SÉRURIER.
WASHINGTON, February 28, 1835.
To the Senate of the United States:
I transmit to the Senate of the United States a report[13] of the Secretary of State, to whom was referred the resolutions of that body passed on the 2d and 17th days of the present month, together with such portion of the correspondence and instructions requested by the said resolutions as could be transcribed within the time that has elapsed since they were received and as can be communicated without prejudice to the public interest.
ANDREW JACKSON.
VETO MESSAGE.
WASHINGTON, March 3, 1835.
To the Senate:
I respectfully return to the Senate, where it originated, the "act to authorize the Secretary of the Treasury to compromise the claims allowed by the commissioners under the treaty with the King of the Two Sicilies, concluded October 14, 1832," without my signature.

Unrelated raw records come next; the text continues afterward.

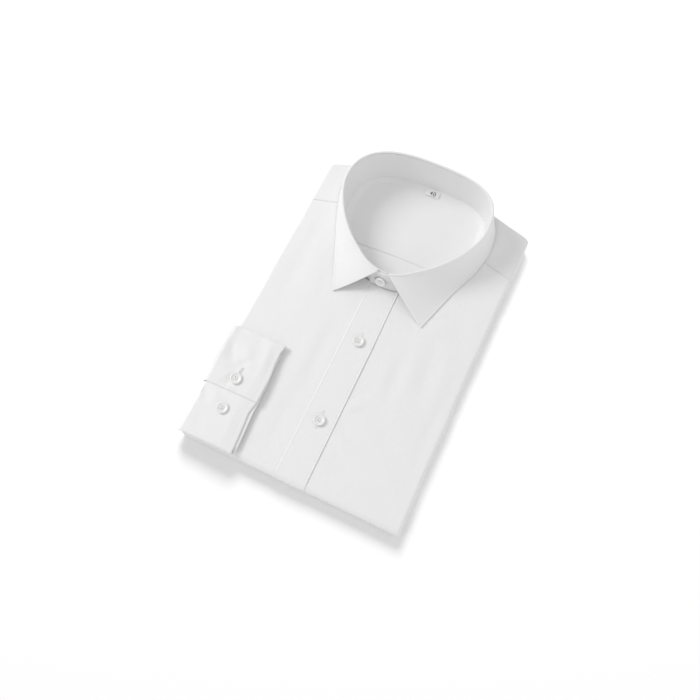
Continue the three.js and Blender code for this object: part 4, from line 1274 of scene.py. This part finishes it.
def yoke_rows():
    line, way = inset_line(yoke_face, 1, 2.2, 1)
    seam = np.abs(line[:, 1] - seam_y(line[:, 0])) < 4
    for side in (-1, 1):
        keep = seam & (side * line[:, 0] > 40) & (side * line[:, 0] < HALF_WIDTH - 1)
        yield row_of(line[keep], way[keep], pitch=2.4, length=1.7)
    yield row_of(*inset_line(inner_face, 1, 2.4, -1), **WIDE, start=7, stop=140)


def collar_rows():
    yield row_of(*inset_line(leaf_face, 1, LEAF_STITCH, 1, far=True), **FINE, start=2)
    for far in (False, True):
        yield row_of(*inset_line(leaf_face, 0, LEAF_STITCH, 1, far), **FINE, start=12)
    yield row_of(*inset_line(stand_face, 1, 4.0, -1), **FINE, start=6)
    line, way = inset_line(stand_face, 1, 2.4, -1, far=True)
    yield row_of(line - way * STAND, -way, **FINE, start=20, stop=440)


placket_rows = [row_of(*inset_line(placket_face, 0, 2.0, 1, far), **WIDE, start=6) for far in (False, True)]
cuff_rows = [
    row_of(*inset_line(cuff_face, 0, CUFF_STITCH, -1, far=True), **FINE),
    row_of(*inset_line(cuff_face, 1, OVERLAP_STITCH, -1), **FINE, start=1),
    row_of(*inset_line(cuff_face, 0, 2.0, -1), **FINE),
    row_of(*inset_line(sleeve_face, 0, 6.0, -1, far=True), **FINE),
]
shirt_stitches = sewn("shirt_stitches", np.concatenate([*placket_rows, *yoke_rows()]), THREAD, white_thread, 3)
collar_stitches = sewn("collar_stitches", np.concatenate([*collar_rows(), *cuff_rows]), THREAD, white_thread, 5)

# %% [markdown]
# A buttonhole is a slit between two bars of close satin stitches, with a bar across each end. The placket's
# buttonholes run down the band, the collar's runs along the stand, and the cuff's across its strip.

# %% Buttonholes and button thread
SATIN, SATIN_PITCH = 0.24, 0.42  # radius of the thread, and its bars' distance
SLIT, SATIN_OUT, END_BAR = 0.32, 1.3, 1.15  # from the slit: inner and outer end of a bar, half of an end bar


def buttonhole(point, up, length=15.0):
    """Satin stitches round a slit; point gives the cloth's place from the distances along and across the slit."""
    up = np.array(up, float)
    bars = []
    for at in np.arange(-length / 2, length / 2 + 0.01, SATIN_PITCH):
        for side in (-1, 1):
            bars.append([point(at, SLIT * side) + up * 0.16, point(at, SATIN_OUT * side) + up * 0.1])
    for end in (-1, 1):
        for step in (0.2, 0.6, 1.0):
            at = end * (length / 2 + step)
            bars.append([point(at, side * END_BAR) + up * 0.12 for side in (-1, 1)])
    return bars


def on_placket(x, y):
    return np.array((x, y, top_z(x, y) + PLACKET_RISE + marks(x, y) + 0.02))


def on_cuff(x, y):
    return np.array((x, y, cuff_top(x, y) + creases(x, y, CUFF_MARKS) + 0.05))


stand_up = np.array([0, -math.sin(STAND_LEAN), math.cos(STAND_LEAN)])
stand_across = np.cross(stand_up, (1, 0, 0))
collar_at = np.array(BUTTONS["button_collar"][0])
satin = [
    *buttonhole(lambda run, over: on_placket(2 + over, 159.8 + run), (0, 0, 1), 18.5),
    *buttonhole(lambda run, over: on_placket(2 + over, 69.3 + run), (0, 0, 1), 18.5),
    *buttonhole(lambda run, over: on_cuff(-91 + over, 74.5 + run), (0, 0, 1)),
    *buttonhole(lambda run, over: collar_at + stand_up * 0.05 + stand_across * over + (1.5 + run, 0, 0), stand_up),
]
buttonholes = sewn("buttonhole_satin", satin, SATIN, white_thread, 7, 0.95)


def button_threads(at, lean):
    """Three threads over each pair of holes."""
    a, z = HOLE_AT / math.sqrt(2), BUTTON_ABOVE + 1.38
    ends = [(hole * a + beside, end * 1.25 * a, z) for hole in (-1, 1) for beside in (-0.3, 0, 0.3) for end in (-1, 1)]
    return placed(np.array(ends), at, lean).reshape(-1, 2, 3)


holding = sewn("button_threads", np.concatenate([button_threads(*where) for where in BUTTONS.values()]), 0.27,
               white_thread, 11, 0.98)

# %% [markdown]
# The label's figures are a generic size. They are strokes of grey thread, because a size on a woven label is
# thread too, and a font would look printed.

# %% Figures of the label
FIGURES = [  # a four and a nought, each stroke by its ends, 5 high
    [(2.2, 0), (2.2, 5)], [(2.2, 5), (0, 1.8)], [(0, 1.8), (3.1, 1.8)],
    [(4.4, 0.9), (4.4, 4.1)], [(4.4, 4.1), (5.2, 5)], [(5.2, 5), (6.2, 5)], [(6.2, 5), (7.0, 4.1)],
    [(7.0, 4.1), (7.0, 0.9)], [(7.0, 0.9), (6.2, 0)], [(6.2, 0), (5.2, 0)], [(5.2, 0), (4.4, 0.9)],
]


def label_figures(size=0.86):
    strokes = []
    for a, b in FIGURES:
        ends = [(2.3 + (x - 3.5) * size, 355.2 + (y - 2.5) * size) for x, y in (a, b)]
        strokes.append([(x, y, floor_z(y) + LABEL_ABOVE + 0.55) for x, y in ends])
    return strokes


figures = sewn("label_figures", label_figures(), 0.42, grey_thread, 13, 1.0)

# %% [markdown]
# Each piece says which body it rides on, which CAD node it stands for and which slot it is finished from.
# Thread is sewn on, and stands for no node.

# %% Bodies, replaced nodes and slots
SHIRT, COLLAR, LABEL_SLOT, BUTTON_SLOT = "shirt_cotton", "collar_cotton", "label_tape", "button_resin"
STANDS_FOR = [
    (front_right, "front_right", SHIRT), (front_left, "front_left", SHIRT), (placket, "placket", SHIRT),
    (yoke, "yoke", SHIRT), (yoke_inner, "yoke_inner", SHIRT), (back, "back", SHIRT),
    (collar_stand, "collar_stand", COLLAR), (collar_leaf, "collar_leaf", COLLAR),
    (sleeve, "sleeve_right", SHIRT), (cuff, "cuff_right", COLLAR), (neck_label, "neck_label", LABEL_SLOT),
    *((piece, "folded_layers", SHIRT) for piece in inner_layers),
    *((piece, name, BUTTON_SLOT) for name, piece in buttons.items()),
]
SEWN_ON = [(shirt_stitches, SHIRT), (collar_stitches, COLLAR), (buttonholes, COLLAR), (holding, BUTTON_SLOT),
           (figures, LABEL_SLOT)]
for piece, node, slot_name in STANDS_FOR:
    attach(piece, "root")
    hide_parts(node)
for piece, slot_name in SEWN_ON:
    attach(piece, "root")

print(len(STANDS_FOR), "pieces stand for CAD nodes,", len(SEWN_ON), "are sewn on")

# %% [markdown]
# Each sheet says the rectangle that its cloth was cut from, how much of it the cloth fills, and what it lies on.
# The sizes are worked out from the driving sizes, as a cutter would measure them before anything is folded.

# %% Sheets and the size each was cut to
SHEETS = [  # piece, cut width, cut length, share of that rectangle, what it rests on
    (front_right, 0.130, 0.650, 0.88, "inner_front_layer"),
    (front_left, 0.130, 0.650, 0.92, "inner_front_layer"),
    (placket, 0.032, 0.580, 1.0, "inner_front_layer"),
    (yoke, 0.290, 0.095, 0.46, "inner_front_layer"),
    (yoke_inner, 0.164, 0.092, 0.94, "inner_back_layer"),
    (back, 0.160, 0.038, 0.73, "inner_back_layer"),
    (collar_stand, 0.466, 0.037, 0.96, "yoke_cloth"),
    (collar_leaf, 0.520, 0.066, 0.58, "collar_stand_band"),
    (sleeve, 0.270, 0.016, 0.92, "inner_back_layer"),
    (cuff, 0.262, 0.060, 0.95, "front_right_cloth"),
    (neck_label, 0.0165, 0.0100, 0.95, "yoke_inner_cloth"),
    (inner_layers[0], 0.219, 0.672, 1.0, "front_right_cloth"),
    (inner_layers[1], 0.212, 0.676, 1.0, "inner_back_layer"),
    (inner_layers[2], 0.222, 0.680, 1.0, "inner_sleeve_layer"),
    (inner_layers[3], 0.216, 0.688, 1.0, "inner_tail_layer"),
]
for piece, width, length, share, below in SHEETS:
    width * length * share
print(f"cloth in all: {sum(width * length * share for _, width, length, share, _ in SHEETS):.2f} m2")

# %% [markdown]
# The camera looks down steeply, from beyond the bottom fold and a little to the wearer's left. A lens as wide as
# its sensor, at arm's length, gives the slight narrowing towards the collar.

# %% Camera
AIM = np.array([-4.66, 153.01, 0.0])
DISTANCE, AZIMUTH, ELEVATION = 732.9, math.radians(25.24), math.radians(69.87)
back_way = np.array([math.sin(AZIMUTH) * math.cos(ELEVATION), -math.cos(AZIMUTH) * math.cos(ELEVATION),
                     math.sin(ELEVATION)])
camera_data = bpy.data.cameras.new("camera")
camera_data.lens, camera_data.sensor_width = 36, 36
camera_data.clip_start, camera_data.clip_end = 0.01, 50
camera = add_object("camera", camera_data)
camera.location = (AIM + back_way * DISTANCE) * MM + GARMENT_ORIGIN
camera.rotation_euler = (math.pi / 2 - ELEVATION, 0, AZIMUTH)
bpy.context.scene.camera = camera
print(f"camera {DISTANCE:.0f} mm from its aim, {math.degrees(ELEVATION):.1f} degrees up")

# %% [markdown]
# The shirt lies on a white sheet. One plane does, because its edges are far out of view. It glows faintly, so
# that it stays white while the light on it is still soft enough for a pale shadow.

# %% Floor
FLOOR_GLOW = 0.05  # as a light table, so that the sheet under the shirt stays white
FLOOR_HALF = 4.0  # metres
corners = [(FLOOR_HALF * x, FLOOR_HALF * y, 0) for x, y in ((-1, -1), (1, -1), (1, 1), (-1, 1))]
floor_mesh = bpy.data.meshes.new("floor")
floor_mesh.from_pydata(corners, [], [(0, 1, 2, 3)])
floor_mesh.materials.append(finish("pale_floor", lambda tree: dict(
    Base_Color=(0.98, 0.98, 0.98, 1), Roughness=0.9, Emission_Color=(1, 1, 1, 1), Emission_Strength=FLOOR_GLOW)))
floor_sheet = add_object("floor", floor_mesh)
floor_sheet.location.z = -0.0002
print("floor:", 2 * FLOOR_HALF, "m square, glow", FLOOR_GLOW)

# %% [markdown]
# The key light comes from the wearer's right, low enough for the folds to cast soft shadows. Two weak lights,
# from the front and from the other side, lift the shadows a little. A fourth light, from behind the collar,
# gives the narrow shadow on the floor. Light linking gives each light its own receivers, so that the shirt and
# the floor can be balanced apart.

# %% Lights
def soft_light(name, towards, distance, size, share, receivers):
    """An area light that gives a level surface a share of full white."""
    way = Vector(towards).normalized()
    data = bpy.data.lights.new(name, "AREA")
    data.shape, data.size = "DISK", size
    data.energy = share * math.pi ** 2 * distance ** 2 / way.z
    light = add_object(name, data)
    light.location = way * distance
    light.rotation_euler = way.to_track_quat("Z", "Y").to_euler()
    lit = bpy.data.collections.new(name + "_receivers")
    for piece in receivers:
        lit.objects.link(piece)
    light.light_linking.receiver_collection = lit


shirt_pieces = [piece for piece, *_ in [*STANDS_FOR, *SEWN_ON]]
LIGHTS = [  # name, direction, distance and diameter in metres, share of full white, what it lights
    ("key_light", (-1.0, 0.08, 0.86), 2.2, 0.95, 0.28, shirt_pieces),
    ("front_light", (0.35, -0.9, 0.5), 2.2, 1.4, 0.02, shirt_pieces),
    ("side_light", (1.0, -0.2, 0.5), 2.2, 1.4, 0.028, shirt_pieces),
    ("floor_light", (-0.43, 0.90, 0.80), 3.2, 1.4, 0.435, [floor_sheet]),
]
for described in LIGHTS:
    soft_light(*described)
print("lights:", {name: share for name, *_, share, _ in LIGHTS})

world = bpy.data.worlds.new("studio")
bpy.context.scene.world = world
world.use_nodes = True
sky = world.node_tree.nodes["Background"]
sky.inputs["Color"].default_value, sky.inputs["Strength"].default_value = (1, 1, 1, 1), 0.64
bpy.context.scene.view_settings.view_transform = "Standard"
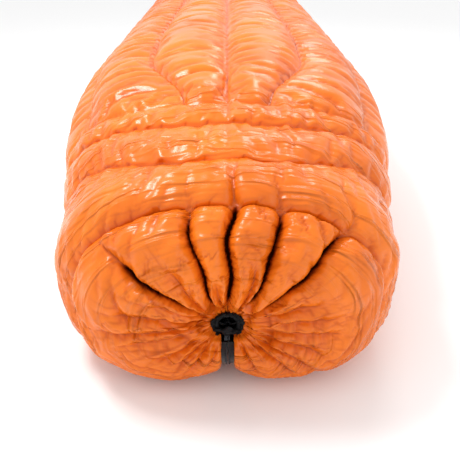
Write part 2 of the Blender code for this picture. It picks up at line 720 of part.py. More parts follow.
def foot_hem():
    """The gathered channel round the drawn hole, open at the zipper, with the cord's bore through it."""
    turns = np.linspace(-HEM_END, HEM_END, HEM_STATIONS)
    radial = np.stack([np.sin(turns), np.zeros(HEM_STATIONS), np.cos(turns)], axis=1)
    path = np.array([0.0, HEM_Y, CINCH_HEIGHT]) + radial * HEM_PATH
    back = np.tile([0.0, 1.0, 0.0], (HEM_STATIONS, 1))
    sweep("foot_hem", path, radial, back, circle(HEM_RADIUS, 8), LINER, bore=circle(HEM_BORE, 8))


def smooth_line(points, count):
    """Points spread evenly along the smooth curve through the given ones."""
    points = np.array(points)
    ends = np.concatenate([[2 * points[0] - points[1]], points, [2 * points[-1] - points[-2]]])
    dense = []
    for a, b, c, d in zip(ends, ends[1:], ends[2:], ends[3:]):
        t = np.linspace(0, 1, 12, endpoint=False)[:, None]
        dense.append(0.5 * (2 * b + (c - a) * t + (2 * a - 5 * b + 4 * c - d) * t ** 2
                            + (3 * b - a - 3 * c + d) * t ** 3))
    dense = np.concatenate([*dense, points[-1:]])
    run = np.concatenate([[0.0], np.cumsum(np.linalg.norm(np.diff(dense, axis=0), axis=1))])
    places = np.linspace(0, run[-1], count)
    return np.stack([np.interp(places, run, dense[:, axis]) for axis in range(3)], axis=1)


def thread(name, points, radius, resolution, look):
    """A round cord or wire along a polyline."""
    curve = bpy.data.curves.new(name, "CURVE")
    curve.dimensions = "3D"
    curve.bevel_depth = radius
    curve.bevel_resolution = resolution
    curve.use_fill_caps = True
    spline = curve.splines.new("POLY")
    spline.points.add(len(points) - 1)
    for slot, point in zip(spline.points, points):
        slot.co = (*point, 1.0)
    curve.materials.append(material(name, *look))
    made = bpy.data.objects.new(name, curve)
    bpy.context.collection.objects.link(made)
    return made


def foot_cord():
    """The elastic drawcord: round the hem, then both ends back through the lock to the end bell."""
    straight = 0.0105
    right = [(0.0048, HEM_Y + 0.0012, CORD_HEIGHT + 0.0012), (0.0026, HEM_Y + 0.0050, CORD_HEIGHT + 0.0003)]
    right += [(STRAND_GAP, HEM_Y + straight + (TAIL - straight) * k / 4, CORD_HEIGHT) for k in range(5)]
    ring = [(HEM_PATH * math.sin(t), HEM_Y, CINCH_HEIGHT + HEM_PATH * math.cos(t))
            for t in np.linspace(-HEM_END, HEM_END, 25)]
    left = [(-x, y, z) for x, y, z in right[::-1]]
    thread("foot_cord", smooth_line(left + ring + right, 50), CORD_RADIUS, 2, CORD)
    round_bar("cord_bell", (0, HEM_Y + TAIL + GAP + BELL_LENGTH / 2, CORD_HEIGHT), "Y", BELL_RADIUS,
              BELL_LENGTH, MOULDED)


def cord_lock():
    """Barrel with a cord slot, sprung plunger that pinches the two strands, and the spring under it."""
    y = HEM_Y + LOCK_BEHIND_HEM
    low, high = CORD_HEIGHT - LOCK_BELOW_CORD, CORD_HEIGHT + LOCK_ABOVE_CORD
    bore = LOCK_RADIUS - LOCK_WALL
    plunger_radius = bore - GAP
    slot_half = STRAND_GAP + CORD_RADIUS + GAP
    slot_height = CORD_RADIUS + GAP

    barrel = round_bar("lock_barrel", (0, y, (low + high) / 2), "Z", LOCK_RADIUS, high - low, MOULDED, 20)
    well_floor = low + LOCK_FLOOR
    well = round_bar("guide_lock_well", (0, y, high), "Z", bore, 2 * (high - well_floor), MOULDED, 20)
    slot = block("guide_lock_slot", (-slot_half, y - 2 * LOCK_RADIUS, CORD_HEIGHT - slot_height),
                 (slot_half, y + 2 * LOCK_RADIUS, CORD_HEIGHT + slot_height), MOULDED)
    combine(barrel, well, "DIFFERENCE")
    combine(barrel, slot, "DIFFERENCE")

    foot = CORD_HEIGHT - slot_height - PLUNGER_FOOT
    top = high + PLUNGER_PROUD
    plunger = round_bar("lock_plunger", (0, y, (foot + top) / 2), "Z", plunger_radius, top - foot,
                        MOULDED, 20)
    window = block("guide_plunger_slot", (-slot_half, y - LOCK_RADIUS, CORD_HEIGHT - slot_height),
                   (slot_half, y + LOCK_RADIUS, CORD_HEIGHT + slot_height + PLUNGER_TRAVEL), MOULDED)
    combine(plunger, window, "DIFFERENCE")
    place_origin(plunger, (0, y, CORD_HEIGHT))

    coil = bore - GAP - 2 * SPRING_WIRE
    bottom, room = well_floor + GAP + SPRING_WIRE, foot - well_floor - 2 * (GAP + SPRING_WIRE)
    turns = np.linspace(0, 2 * math.pi * SPRING_TURNS, 12 * SPRING_TURNS + 1)
    points = [(coil * math.cos(t), y + coil * math.sin(t), bottom + room * t / turns[-1]) for t in turns]
    thread("lock_spring", points, SPRING_WIRE, 1, SPRING_STEEL)


# ---- the open edges and the neck

def edge_bindings():
    """Elastic binding along the two edges, from the zipper's end to the neck, and the loops sewn to it."""
    for hand, column, sign in (("left", 0, 1.0), ("right", -1, -1.0)):
        path = LAYERS.point[:, column]
        start = distance_at(path, ZIP_END) + BINDING_START
        total = np.linalg.norm(np.diff(path, axis=0), axis=1).sum()
        line, up = stretch(path, LAYERS.normal[:, column], start, total)
        along = np.gradient(line, axis=0)
        inward = np.cross(along, up)
        inward *= (np.sign(inward[:, 0]) * sign / np.linalg.norm(inward, axis=1))[:, None]
        middle = -EDGE_DEPTH / 2
        outline = rectangle(GAP, GAP + BINDING, middle - BINDING_HEIGHT / 2, middle + BINDING_HEIGHT / 2)
        sweep(f"binding_{hand}", line, inward, up, outline, WEBBING)
        for number, share in enumerate(LOOP_PLACES, 1):
            pad_loop(f"pad_loop_{hand}_{number}", path, share * LENGTH, sign)


def pad_loop(name, path, y, sign):
    """A flattened loop of webbing, sewn by one side to the binding, that a pad strap runs through."""
    at = distance_at(path, y)
    line, _ = stretch(path, path, at - LOOP_WIDTH / 2, at + LOOP_WIDTH / 2)
    along = (line[-1] - line[0]) / np.linalg.norm(line[-1] - line[0])
    up = np.array([0.0, 0.0, 1.0])
    inward = np.cross(along, up)
    inward *= sign * math.copysign(1.0, inward[0])
    ends = np.array([line[0], line[-1]]) + inward * (BINDING + 2 * GAP)
    low = EDGE_DEPTH / 2 - LOOP_HEIGHT / 2
    web = LOOP_WEBBING
    sweep(name, ends, np.tile(inward, (2, 1)), np.tile(up, (2, 1)),
          rectangle(0.0, LOOP_LENGTH, low, low + LOOP_HEIGHT), WEBBING,
          bore=rectangle(web, LOOP_LENGTH - web, low + web, low + LOOP_HEIGHT - web))


def neck():
    """The hem channel round the neck opening, and the two halves of the snap that closes it."""
    path = LAYERS.point[-1]
    up = LAYERS.normal[-1] * np.array([1.0, 0.0, 1.0])
    up /= np.linalg.norm(up, axis=1)[:, None]
    back = np.tile([0.0, 1.0, 0.0], (len(path), 1))
    low, wall_ = -EDGE_DEPTH - NECK_HEM_OUT, NECK_HEM_WALL
    outline = rectangle(GAP, NECK_HEM_DEPTH, low, NECK_HEM_OUT)
    bore = rectangle(GAP + wall_, NECK_HEM_DEPTH - wall_, low + wall_, NECK_HEM_OUT - wall_)
    sweep("neck_hem", path, back, up, outline, LINER, bore=bore)
    for name, column, beside in (("snap_stud", 0, 1), ("snap_socket", -1, -2)):
        step = path[beside] - path[column]
        place = path[column] + step * SNAP_FROM_EDGE / np.linalg.norm(step) + back[0] * NECK_HEM_DEPTH / 2
        face = place[2] - NECK_HEM_OUT - GAP - SNAP_RADIUS * abs(step[2] / step[0])
        cap_height = SNAP_CAP if name == "snap_stud" else SNAP_CAP + SNAP_STUD_HEIGHT
        cap = round_bar(name, (place[0], place[1], face - cap_height / 2), "Z", SNAP_RADIUS, cap_height,
                        CAST, 20)
        if name == "snap_stud":
            stud_middle = face - SNAP_CAP - SNAP_STUD_HEIGHT / 2 + SNAP_CLEARANCE
            stud = round_bar("guide_stud", (place[0], place[1], stud_middle), "Z", SNAP_STUD,
                             SNAP_STUD_HEIGHT + 2 * SNAP_CLEARANCE, CAST)
            combine(cap, stud, "UNION")
        else:
            well = round_bar("guide_socket", (place[0], place[1], face - cap_height), "Z",
                             SNAP_STUD + SNAP_CLEARANCE, 2 * (SNAP_STUD_HEIGHT + SNAP_CLEARANCE), CAST)
            combine(cap, well, "DIFFERENCE")


remove_everything()
quilted_layers()
zipper()
slider()
foot_hem()
foot_cord()
cord_lock()
edge_bindings()
neck()
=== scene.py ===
import math

import bpy
import numpy as np
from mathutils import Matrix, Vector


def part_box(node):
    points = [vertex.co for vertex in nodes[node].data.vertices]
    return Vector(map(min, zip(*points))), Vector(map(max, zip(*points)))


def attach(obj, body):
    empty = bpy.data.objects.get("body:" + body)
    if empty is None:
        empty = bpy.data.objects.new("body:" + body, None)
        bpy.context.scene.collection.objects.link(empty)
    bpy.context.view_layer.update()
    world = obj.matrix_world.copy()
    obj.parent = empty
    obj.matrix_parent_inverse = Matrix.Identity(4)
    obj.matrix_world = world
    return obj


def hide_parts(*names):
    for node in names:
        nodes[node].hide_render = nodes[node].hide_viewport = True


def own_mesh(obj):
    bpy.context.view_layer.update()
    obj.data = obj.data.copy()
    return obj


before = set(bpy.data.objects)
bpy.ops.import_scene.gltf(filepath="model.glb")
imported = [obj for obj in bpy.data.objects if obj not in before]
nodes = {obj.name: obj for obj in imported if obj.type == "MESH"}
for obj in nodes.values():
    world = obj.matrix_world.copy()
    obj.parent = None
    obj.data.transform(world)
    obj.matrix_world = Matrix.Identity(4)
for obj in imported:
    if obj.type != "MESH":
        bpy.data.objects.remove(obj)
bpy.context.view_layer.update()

# ---- Camera, floor and lights
# A seamless white studio: the camera stands low in front of the foot end and looks 29 degrees down. One soft
# box hangs over the foot to the left, one over the body to the right, and a weak one fills from the right.
FOOT_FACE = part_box("shell_foot_end")[0].y
CAMERA_HEIGHT = 0.50
CAMERA_BEHIND = 0.483                 # in front of the foot face
CAMERA_PITCH = math.radians(29.2)
CAMERA_YAW = math.radians(-0.3)
LENS = 42.5


def lamp(name, place, target, size, power, colour=(1.0, 1.0, 1.0)):
    """A square soft box that shines from its place towards a target."""
    light = bpy.data.lights.new(name, "AREA")
    light.size, light.energy, light.color = size, power, colour
    lit = bpy.data.objects.new(name, light)
    bpy.context.collection.objects.link(lit)
    lit.location = place
    away = np.array(target, float) - np.array(place, float)
    lit.rotation_euler = (math.atan2(np.hypot(away[0], away[1]), -away[2]), 0, math.atan2(-away[0], away[1]))


camera = bpy.data.objects.new("camera", bpy.data.cameras.new("camera"))
bpy.context.collection.objects.link(camera)
camera.data.lens, camera.data.sensor_width = LENS, 36.0
camera.location = (0.0, FOOT_FACE - CAMERA_BEHIND, CAMERA_HEIGHT)
camera.rotation_euler = (math.pi / 2 - CAMERA_PITCH, 0, CAMERA_YAW)
bpy.context.scene.camera = camera

lamp("key_light", (-0.7, FOOT_FACE + 0.5, 1.5), (0, -0.7, 0.1), 0.45, 16)
lamp("back_light", (0.5, 0.6, 1.5), (0, -0.5, 0.1), 0.6, 8)
lamp("fill_light", (1.4, FOOT_FACE - 0.9, 0.8), (0, -0.7, 0.1), 0.8, 2)

world = bpy.data.worlds.new("studio")
world.use_nodes = True
world.node_tree.nodes["Background"].inputs["Color"].default_value = (1.0, 1.0, 1.0, 1.0)
world.node_tree.nodes["Background"].inputs["Strength"].default_value = 1.0
bpy.context.scene.world = world
bpy.context.scene.view_settings.view_transform = "Standard"


def principled(name, colour, roughness, **sockets):
    """A new material with its colour and roughness on the shader's own sockets; returns its parts."""
    made = bpy.data.materials.new(name)
    made.use_nodes = True
    shader = made.node_tree.nodes["Principled BSDF"]
    shader.inputs["Base Color"].default_value = (*colour, 1.0)
    shader.inputs["Roughness"].default_value = roughness
    for socket, value in sockets.items():
        shader.inputs[socket.replace("_", " ")].default_value = value
    return made, made.node_tree, shader


floor_mesh = bpy.data.meshes.new("floor")
floor_mesh.from_pydata([(-6, -6, 0), (6, -6, 0), (6, 8, 0), (-6, 8, 0)], [], [(0, 1, 2, 3)])
floor_mesh.materials.append(principled("floor_paper", (0.93, 0.93, 0.93), 0.9)[0])
floor = bpy.data.objects.new("floor", floor_mesh)
bpy.context.collection.objects.link(floor)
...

The act is, in my judgment, inconsistent with the division of powers in the Constitution of the United States, as it is obviously founded on the assumption that an act of Congress can give power to the Executive or to the head of one of the Departments to negotiate with a foreign government. The debt due by the King of the Two Sicilies will, after the commissioners have made their decision, become the private vested property of the citizens of the United States to whom it may be awarded. Neither the Executive nor the Legislature can properly interfere with it without their consent. With their consent the Executive has competent authority to negotiate about it for them with a foreign government—an authority Congress can not constitutionally abridge or increase.